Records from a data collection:
:::
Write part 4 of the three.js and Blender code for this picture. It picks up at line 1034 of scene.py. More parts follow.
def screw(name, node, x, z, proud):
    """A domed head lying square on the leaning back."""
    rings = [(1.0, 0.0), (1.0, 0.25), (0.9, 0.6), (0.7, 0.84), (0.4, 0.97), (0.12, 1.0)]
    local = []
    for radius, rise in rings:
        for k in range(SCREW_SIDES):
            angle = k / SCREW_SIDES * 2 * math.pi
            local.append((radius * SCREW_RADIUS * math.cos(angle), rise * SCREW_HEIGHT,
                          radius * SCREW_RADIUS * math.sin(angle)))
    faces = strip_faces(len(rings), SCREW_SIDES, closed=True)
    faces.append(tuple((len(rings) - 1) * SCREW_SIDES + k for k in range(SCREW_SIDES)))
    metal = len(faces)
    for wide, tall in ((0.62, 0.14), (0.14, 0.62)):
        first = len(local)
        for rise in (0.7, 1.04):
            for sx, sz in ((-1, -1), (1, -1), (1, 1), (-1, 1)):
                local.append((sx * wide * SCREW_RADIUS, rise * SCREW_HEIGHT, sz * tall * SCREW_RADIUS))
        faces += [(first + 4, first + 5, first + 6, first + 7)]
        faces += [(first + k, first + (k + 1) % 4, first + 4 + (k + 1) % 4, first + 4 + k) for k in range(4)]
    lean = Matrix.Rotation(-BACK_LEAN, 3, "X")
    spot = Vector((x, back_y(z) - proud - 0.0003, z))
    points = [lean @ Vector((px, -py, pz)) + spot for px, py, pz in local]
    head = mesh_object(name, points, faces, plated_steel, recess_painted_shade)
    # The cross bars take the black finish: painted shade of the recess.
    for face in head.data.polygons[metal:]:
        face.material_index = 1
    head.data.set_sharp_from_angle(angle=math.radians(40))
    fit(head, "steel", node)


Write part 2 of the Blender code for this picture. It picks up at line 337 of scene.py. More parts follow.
:::
Task: Write out every line of the material again, exactly as it reads.

Exercise answer:
Write part 4 of the three.js and Blender code for this picture. It picks up at line 1034 of scene.py. More parts follow.
def screw(name, node, x, z, proud):
    """A domed head lying square on the leaning back."""
    rings = [(1.0, 0.0), (1.0, 0.25), (0.9, 0.6), (0.7, 0.84), (0.4, 0.97), (0.12, 1.0)]
    local = []
    for radius, rise in rings:
        for k in range(SCREW_SIDES):
            angle = k / SCREW_SIDES * 2 * math.pi
            local.append((radius * SCREW_RADIUS * math.cos(angle), rise * SCREW_HEIGHT,
                          radius * SCREW_RADIUS * math.sin(angle)))
    faces = strip_faces(len(rings), SCREW_SIDES, closed=True)
    faces.append(tuple((len(rings) - 1) * SCREW_SIDES + k for k in range(SCREW_SIDES)))
    metal = len(faces)
    for wide, tall in ((0.62, 0.14), (0.14, 0.62)):
        first = len(local)
        for rise in (0.7, 1.04):
            for sx, sz in ((-1, -1), (1, -1), (1, 1), (-1, 1)):
                local.append((sx * wide * SCREW_RADIUS, rise * SCREW_HEIGHT, sz * tall * SCREW_RADIUS))
        faces += [(first + 4, first + 5, first + 6, first + 7)]
        faces += [(first + k, first + (k + 1) % 4, first + 4 + (k + 1) % 4, first + 4 + k) for k in range(4)]
    lean = Matrix.Rotation(-BACK_LEAN, 3, "X")
    spot = Vector((x, back_y(z) - proud - 0.0003, z))
    points = [lean @ Vector((px, -py, pz)) + spot for px, py, pz in local]
    head = mesh_object(name, points, faces, plated_steel, recess_painted_shade)
    # The cross bars take the black finish: painted shade of the recess.
    for face in head.data.polygons[metal:]:
        face.material_index = 1
    head.data.set_sharp_from_angle(angle=math.radians(40))
    fit(head, "steel", node)


Write part 2 of the Blender code for this picture. It picks up at line 337 of scene.py. More parts follow.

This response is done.